Certains membres de la communauté d'Auroville décidèrent de déifier Mère de son vivant. Elle refusa cet hommage mais, Sri Aurobindo étant décédé, elle était désormais seule face aux autres et ne parvint pas à résister longtemps à ses admirateurs déificateurs.
Ceux-ci l'enfermèrent dans sa chambre et décidèrent que, puisqu'elle n'acceptait pas de devenir une déesse vivante, elle serait une déesse morte. Après tout, elle n'avait peut-être pas pris conscience de sa substance divine, mais cela ne l'empêchait pas d'être une déesse.
Dans les derniers discours filmés de Mère, on la voit cabrée comme un taureau sous les chocs. Dès qu'elle entreprend de parler de son incarcération et de la façon dont ses adorateurs la traitent, on lui coupe la parole et on la ramène dans sa chambre. Elle se transforme peu à peu en une petite vieille qui se ratatine jour après jour sous la pression de ceux qui prétendent la vénérer au-delà de tout.
Mère parviendra quand même à informer en cachette d'anciens amis qu'on est en train d'empoisonner sa nourriture dans le but de faire d'elle une déesse morte, donc plus facilement adorable. Mais ses fidèles l'isoleront du monde extérieur et de ses derniers amis. Tous ceux qui prétendent vouloir la sauver seront irrémédiablement exclus d'Auroville.
Mère mourut en 1973, probablement empoisonnée à l'arsenic, et la communauté organisa pour elle des funérailles de déesse. Vers la fin, elle avait trouvé un moyen de communiquer avec les siens: elle jouait de l'orgue dont la musique filtrait depuis sa chambre de détention.

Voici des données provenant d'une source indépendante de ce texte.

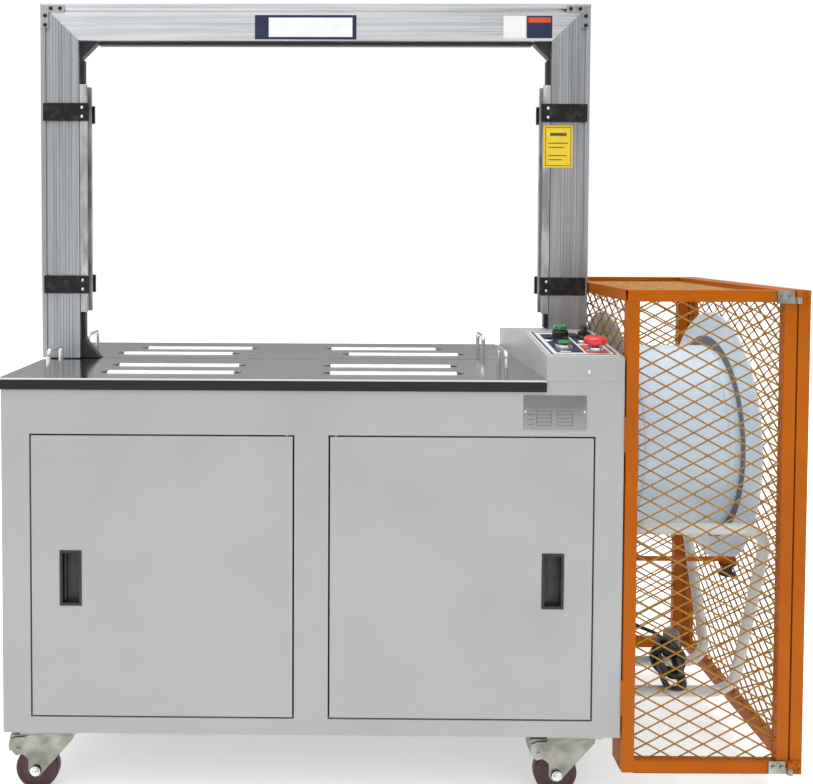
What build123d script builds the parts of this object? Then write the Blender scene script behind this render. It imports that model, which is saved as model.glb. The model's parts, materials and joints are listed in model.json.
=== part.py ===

Après sa mort, la communauté se divisa et de multiples procès semèrent le doute sur l'une des expériences communautaires humaines les plus ambitieuses et les plus réussies.
V
Vieillard
En Afrique, on pleure la mort d'un vieillard plus que la mort d'un nouveau-né. Le vieillard constituait une somme d'expériences qui pouvait profiter au reste de la tribu tandis que le nouveau-né, n'ayant pas vécu, n'a même pas conscience de sa mort.